10. After having considered the judgments referred above as well as clause 10 of the work order dated 3rd June, 2008 in the present case, I am of the view that the contention of the petitioner is correct and there exists an arbitration clause in the work order dated 3rd June, 2008 as it appears from clause 10 that there was a clear intention of parties to go for arbitration in case of any dispute otherwise, there was no occasion to mention the clause under expression Arbitration. There is no doubt that they have agreed for resolution of „disputes‟. In respect of the subject matter of contract. The
arrangement mentioned in the work order dated 3rd June, 2008 speaks for itself. Since, the respondent failed to appoint an Arbitrator in view of the said clause within the prescribed period after issuance of notice, the present petition has been filed. In view of settled law, the respondent has now lost its right to appoint an Arbitrator as per its choice.

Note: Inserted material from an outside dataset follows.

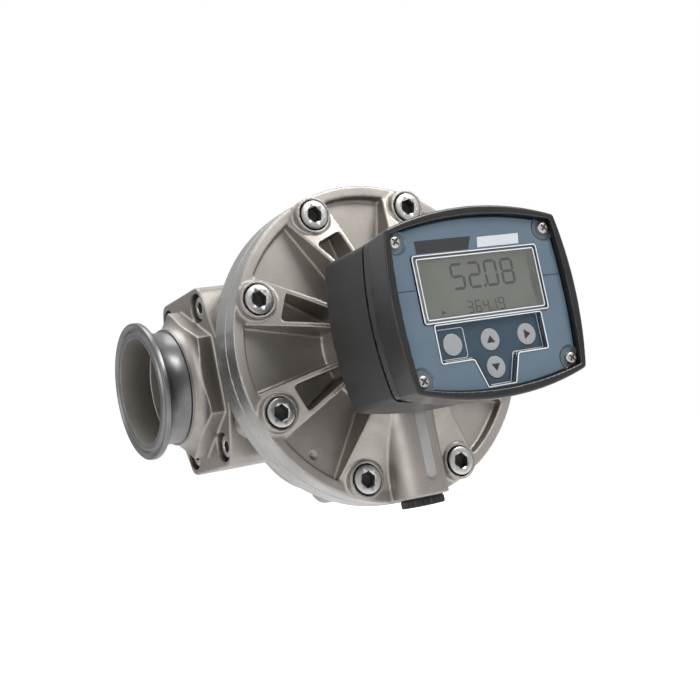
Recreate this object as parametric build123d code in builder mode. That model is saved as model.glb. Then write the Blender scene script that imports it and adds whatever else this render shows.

Thus, the prayer made in the petition is allowed. Ms.Meenakshi Sood, Advocate (Mobile No.9999969923) is appointed as the sole Arbitrator to adjudicate the disputes between the parties. Both the parties would be entitled to raise their claims and counter-claims in accordance with law. The fee of the Arbitrator is fixed at `50,000/- which shall be paid by both the parties in equal proportion.
11. A copy of this order be communicated to the learned Arbitrator.